*Stored data*.

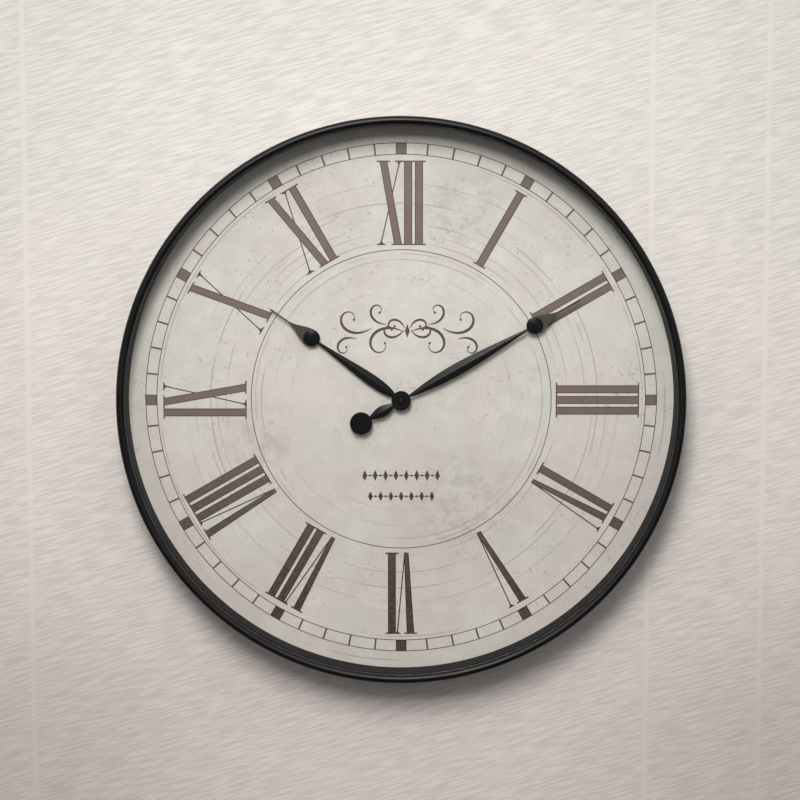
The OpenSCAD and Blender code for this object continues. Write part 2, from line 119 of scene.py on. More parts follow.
# ---- Sizes of the dial print ----
TRACK_OUT = 273.0
TRACK_IN = 261.0
INNER_RING = 160.3
NUMERAL_FOOT = 165.2
NUMERAL_HEAD = 254.3
BAR_W = 8.6
BAR_GAP = 2.9
SERIF_OUT = 2.9
SERIF_T = 1.5
HAIR_W = 1.25
BLOCK_W = 11.5
TICK_W = 1.9
LINE_W = 0.9
OUTLINE_W = 0.95
INK_Z = 0.06
FILL_Z = 0.12
INK_BASE = FACE_Z - 0.05
LAYER_STEP = 0.004
RING_STEPS = 480
TRACK_STEPS = 720
V_HEAD_W = 8.3
V_FOOT = (6.3, 11.3)
V_FLARE = (14.8, 21.6)
V_HAIR = (10.6, 18.2)
V_ADVANCE = 20.0
X_HEAD_W = 8.2
X_FOOT = (15.6, 24.0)
X_FLARE_HEAD = (16.0, 25.4)
X_FLARE_FOOT = (-3.0, 6.8)
X_HAIR = (2.0, 20.8)
X_ADVANCE = 26.0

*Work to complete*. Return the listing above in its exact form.

*Result of this task*.
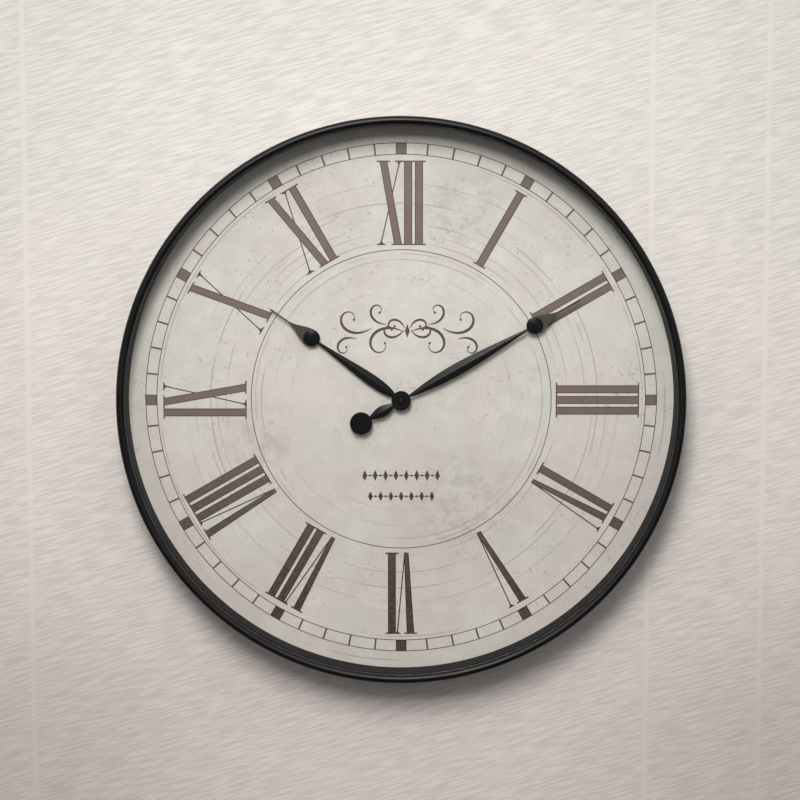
The OpenSCAD and Blender code for this object continues. Write part 2, from line 119 of scene.py on. More parts follow.
# ---- Sizes of the dial print ----
TRACK_OUT = 273.0
TRACK_IN = 261.0
INNER_RING = 160.3
NUMERAL_FOOT = 165.2
NUMERAL_HEAD = 254.3
BAR_W = 8.6
BAR_GAP = 2.9
SERIF_OUT = 2.9
SERIF_T = 1.5
HAIR_W = 1.25
BLOCK_W = 11.5
TICK_W = 1.9
LINE_W = 0.9
OUTLINE_W = 0.95
INK_Z = 0.06
FILL_Z = 0.12
INK_BASE = FACE_Z - 0.05
LAYER_STEP = 0.004
RING_STEPS = 480
TRACK_STEPS = 720
V_HEAD_W = 8.3
V_FOOT = (6.3, 11.3)
V_FLARE = (14.8, 21.6)
V_HAIR = (10.6, 18.2)
V_ADVANCE = 20.0
X_HEAD_W = 8.2
X_FOOT = (15.6, 24.0)
X_FLARE_HEAD = (16.0, 25.4)
X_FLARE_FOOT = (-3.0, 6.8)
X_HAIR = (2.0, 20.8)
X_ADVANCE = 26.0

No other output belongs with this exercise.